Kettles, Fridges, ceiling lights, ovens, you name it. This ‘TV pickup’ caused a 2.8 Gigawatt energy surge on the national grid, about 2.5x as much as the average power output of Hunterston Nuclear Power Station in Scotland.

How have we dealt with this in the past?

It is simply not possible at the moment to account for these sort of demand surges using solely wind, solar, and tidal power. What we need is a solution (or multiples solutions) for medium and large-scale energy storage to be used when demand is high. What term do we usually use for things capable of energy storage? Batteries.

The most famous examples of large scale energy storage would be Pumped Hydroelectric Storage (PHES), or dams. The basic principle is that when energy demand is low, these Hydroelectric stations can use electricity to pump water from a lower reservoir up to a higher one, which has been created using a dam. If it then becomes necessary to increase power generation, the water from the higher reservoir (a high energy state) can be allowed to flow down to the lower one(a low energy state), passing through turbines and generating electricity.

This process of converting gravitational potential energy to kinetic energy to electrical energy is great for large-scale, long-duration operations. The downside is that to store a lot of energy, these facilities have to be really, really big. They are extremely expensive and time consuming to build, and can take a long time to recharge.

We now find ourselves in a position where we have a need for more cost-effective solutions for energy storage at various scales. As traditional chemical batteries are extremely resource heavy and environmentally damaging to produce, as well as becoming more and more dangerous the larger they get, we have to look elsewhere to solve this problem.

 

What is Liquid Air Energy Storage?

One such solution that is now being developed is Liquid Air Energy Storage (LAES). The idea was first proposed by researchers at the University of Newcastle back in 1977. Although it was developed further in the 80s and 90s by Hitachi and Mitsubishi in Japan, the idea hasn’t really came to fruition until recently when, following smaller-scale pilots, Highview Power have announced the construction of grid-scale LAES plants across the UK.

The first of these plants, under construction near Manchester, will be capable of storing up to 300MWh (Megawatt-hours) – which could power over 5000 homes for a full week, on average. They have also now submitted planning permission to build a slightly smaller, 250MWh facility on the former Hunterston site near Fairlie, Ayrshire – which is how it came to my attention.

So how does it work?

On the face of it, Liquid Air Energy Storage is very similar to Pumped Hydroelectric Storage – in that it involves using off-peak low-cost energy to move something from a low energy state to a high energy state, where the energy used can later be recovered. Although working on smaller scales than PHES, LAES requires a lot less space and so can be deployed closer to where the energy will be needed.

The basic premise is that the system is charged by drawing in air that is then highly compressed and cooled until it reaches a liquid state. It is stored as a liquid, before being released when energy is needed. This works in a way that is remarkably similar to a refrigerator.

The air used is first compressed at around 15MPa (mega Pascals), which is around 150 atmospheres of pressure. When doing this, the air has the same amount of heat energy it had originally, but is compressed into a much smaller space, effectively heating it up.

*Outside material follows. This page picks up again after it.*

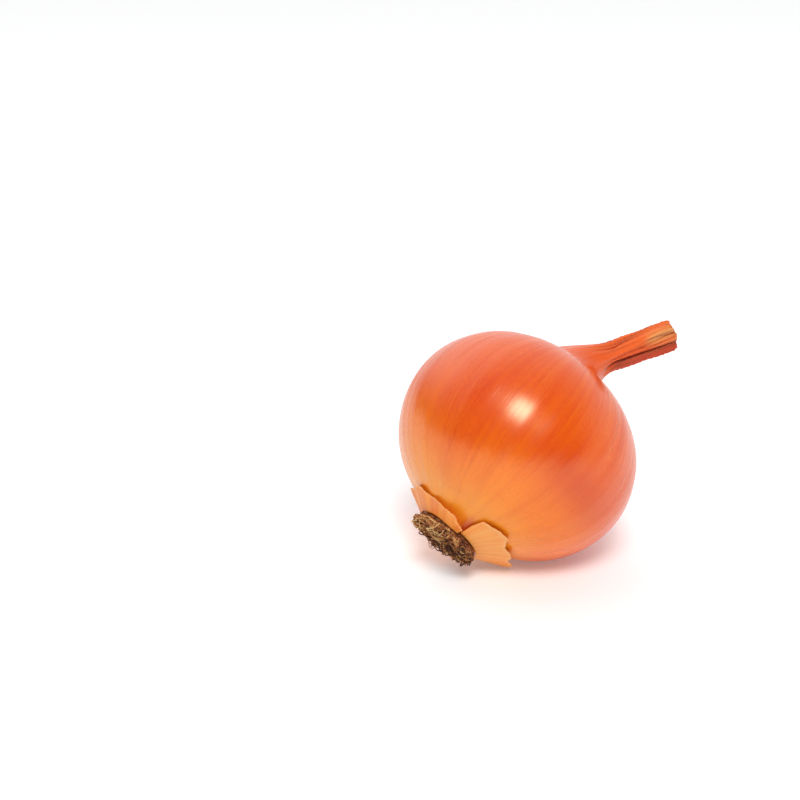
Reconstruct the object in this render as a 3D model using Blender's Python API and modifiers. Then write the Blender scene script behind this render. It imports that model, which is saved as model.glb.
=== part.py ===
"""A brown onion, dried and lying on its side.

The bulb and its withered neck are one grown body. A plate of dead roots closes the bulb's root end,
and two torn scraps of the outermost scale stand round its rim.

Every piece is shaped in the onion's own frame, whose origin is the middle of the bulb, whose +Z runs
to the neck and whose +X runs to the side that the onion lies on. An empty then lays the onion down.
"""

import math

import bmesh
import bpy
import numpy as np
from mathutils import Vector

MM = 0.001

# Bulb: across its fattest ring, and the waves of its outline round the middle
BULB_WIDTH = 75 * MM
FLATTENING = 0.0856
LOW_SHOULDER = 0.0075
LOBES = ((2, 0.006, 0.7), (3, 0.004, 2.1))

# Root end: a flat face on a short cone that leaves the body at the heel
HEEL_ANGLE = math.radians(146)
ROOT_FACE_RADIUS = 9.0 * MM
ROOT_FACE_DEPTH = 34.1 * MM
ROOT_FACE_EDGE = 0.25 * MM
HEEL_PULL = 0.9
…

This heat is removed from the compressed air and stored in a separate part of the system to be used later. Removing the heat allows the air to cool past its boiling point and condense into liquid at -194.5 degrees Celsius, and reducing its volume around 700 times, compared to before it entered the compressor.

To recover energy, the air is allowed to flow into an evaporator where atmospheric heat causes the liquid air to boil, turning back into a gas. The thermal energy stored from the compression process is then added to this gaseous air to superheat it.

This superheated high pressure air is then allowed to flow through a turbine, which is ultimately where the electricity is generated and fed in to the national grid. After passing through the turbine, the air is exhausted back into the atmosphere – remaining just as clean as when it was drawn in.

This cycle is completed purely using electricity, the idea being that this electricity can come from renewable sources alone, without the need to burn any fossil fuels. Given the medium used by the system is air, there would also be no pollutants produced – asides from the obvious benefit this also provides greater freedom of choice when deciding where to build these plants.

Although LAES finally becoming commercially viable represents a great leap forward in the green energy revolution, it’s unlikely that this technology alone will be the only advancement necessary to run a nation purely on renewable energy. There are many other solutions for energy storage under development – such as sand batteries, hydrogen storage, and redox flow batteries. The fact that we’re at a point where significant investment is being put into this research is a major positive for reducing our overall reliance on fossil fuels.